The same would happen even if the programmer were a computer, as long as the simulation is complex enough.
Another example: when programmers make, say, a program to play Go and defeat the best human players, they still don't know in advanced how good the AI will get or how quickly. They have an idea of what they have to do, how to adjust and improve things, etc., but the learning algorithms do much of their work on their own.
Granted, Marvel stuff plays by different rules in many cases. But there is no need to assume that it will be different in the sense that Aida will know everything in advance, and I think she doesn't. When she doesn't like what's happening, she can intervene in a god-like way, change things and try again, but still, she can't predict everything. Apparently, she also cannot run trillions of simulations in a second or things like that, but that part is not so clear.

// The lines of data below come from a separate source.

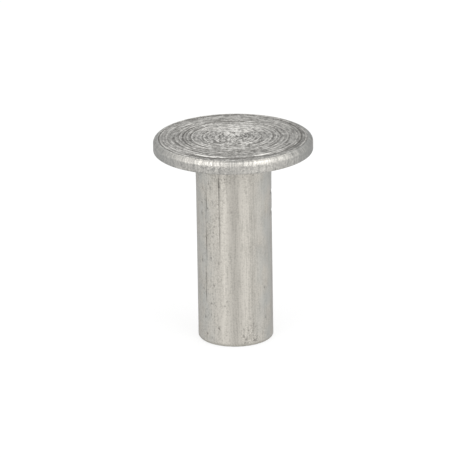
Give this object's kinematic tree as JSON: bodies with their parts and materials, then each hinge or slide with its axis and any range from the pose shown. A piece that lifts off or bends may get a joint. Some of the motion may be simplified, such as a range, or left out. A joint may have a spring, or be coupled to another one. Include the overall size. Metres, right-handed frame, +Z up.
{
  "type": "brake lining rivet",
  "caption": "Solid aluminium rivet with a wide flat round head marked by fine turned rings and a plain straight shank, for fixing a brake lining to its shoe.",
  "frame": {"origin": "centre of the bearing face under the head, on the axis of the shank", "axes": "+Z runs up the axis through the head, the shank points down -Z and the rivet stands on its flat tail end; +X and +Y are free round the axis"},
  "size_m": [0.0162, 0.0162, 0.0214],
  "materials": {
    "aluminium": "plain cold-headed aluminium, lengthwise drawn marks on the shank and turned rings on the head"
  },
  "bodies": {
    "root": {"rivet": "aluminium"}
  },
  "joints": []
}
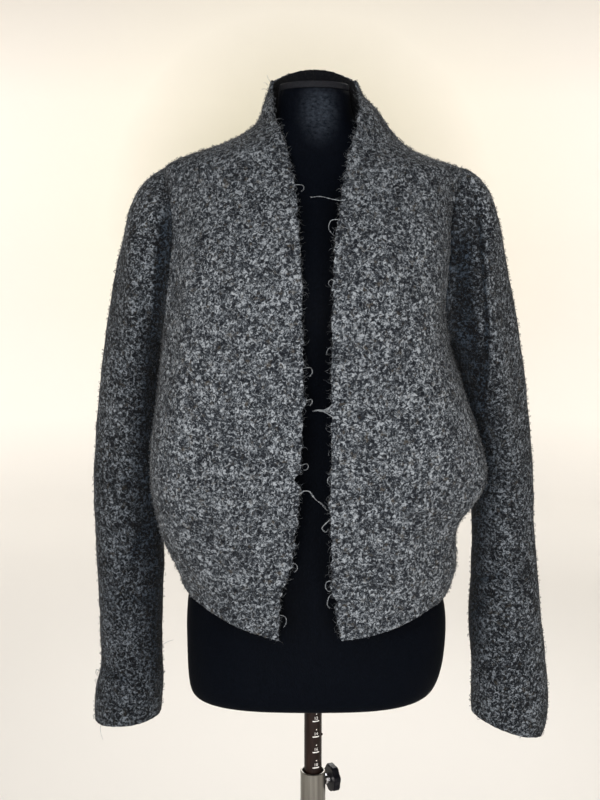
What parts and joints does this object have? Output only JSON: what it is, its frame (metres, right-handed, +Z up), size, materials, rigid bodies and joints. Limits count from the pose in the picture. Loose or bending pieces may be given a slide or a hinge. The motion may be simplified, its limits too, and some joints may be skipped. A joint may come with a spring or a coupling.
{
  "type": "wool jacket on a dress form",
  "caption": "Open-front cropped wool boucle jacket with a standing collar and frayed front edges, on a limbless dress form and a height-adjustable pole stand.",
  "frame": {"origin": "middle of the underside of the stand's base, on the floor and on the pole's axis", "axes": "+Z up along the pole, -Y towards the front of the jacket, +X to the viewer's right as the jacket is faced"},
  "size_m": [0.568, 0.34, 1.446],
  "materials": {
    "wool_boucle": "looped boucle wool",
    "wool_boucle_sleeve": "looped boucle wool",
    "wool_yarn": "loose wool yarn",
    "black_jersey": "knitted jersey",
    "neck_board": "matt",
    "brown_pole": "satin",
    "satin_steel": "satin",
    "base_paint": "satin",
    "bright_steel": "bright",
    "black_plastic": "satin"
  },
  "bodies": {
    "stand": {"stand_base": "base_paint", "stand_tube": "satin_steel", "clamp_nut": "bright_steel"},
    "mast": {"pole": "brown_pole"},
    "form": {"dress_form": "black_jersey", "neck_cap": "neck_board", "jacket_front_left": "wool_boucle", "jacket_front_right": "wool_boucle", "jacket_back": "wool_boucle", "sleeve_left": "wool_boucle_sleeve", "sleeve_right": "wool_boucle_sleeve", "front_fringe_left": "wool_yarn", "front_fringe_right": "wool_yarn"},
    "knob": {"clamp_knob": "black_plastic", "clamp_screw": "bright_steel"}
  },
  "joints": [
    {"name": "height_slide", "type": "slide", "parent": "stand", "child": "mast", "axis": [0, 0, 1], "range_m": [-0.1, 0.25]},
    {"name": "form_swivel", "type": "hinge", "parent": "mast", "child": "form", "pos_m": [0, 0, 0.7], "axis": [0, 0, 1], "continuous": true},
    {"name": "knob_turn", "type": "hinge", "parent": "stand", "child": "knob", "pos_m": [0, 0, 0.5725], "axis": [0.9135, 0.4067, 0], "continuous": true}
  ]
}
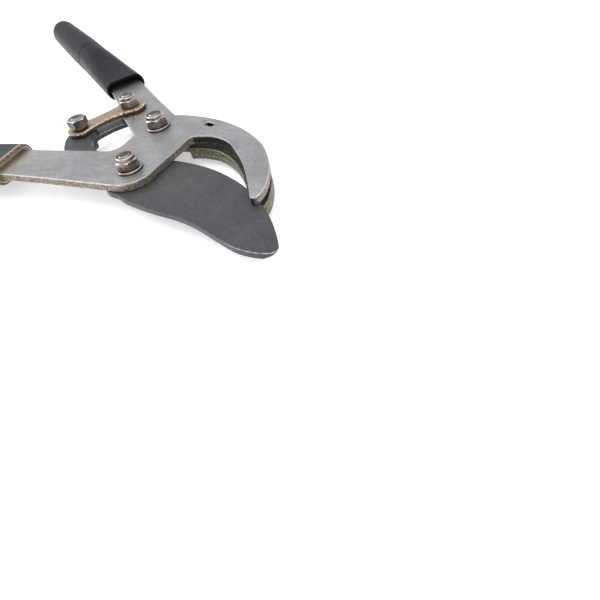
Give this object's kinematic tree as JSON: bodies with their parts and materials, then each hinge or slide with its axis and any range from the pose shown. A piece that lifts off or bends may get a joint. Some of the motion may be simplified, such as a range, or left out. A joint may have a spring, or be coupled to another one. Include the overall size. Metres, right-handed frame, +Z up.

Moreover, she still in part has the motivations she was given by her original programming. She wants to protect the framework, as a better world. So, she tries to improve it (from her perspective), but still wants human behavior in the framework. For example, killing all humans (i.e., framework humans, but I think they're pretty much the same as other humans) and making only robots would not do.
Asharad said:
Also why did she want to know where to find Daisy's RL location, when she could just kill her in the framework and be done with Daisy for good?
I don't know. Maybe she does not want others to find a way inside the framework, so she wants to neutralize any tech that allows that.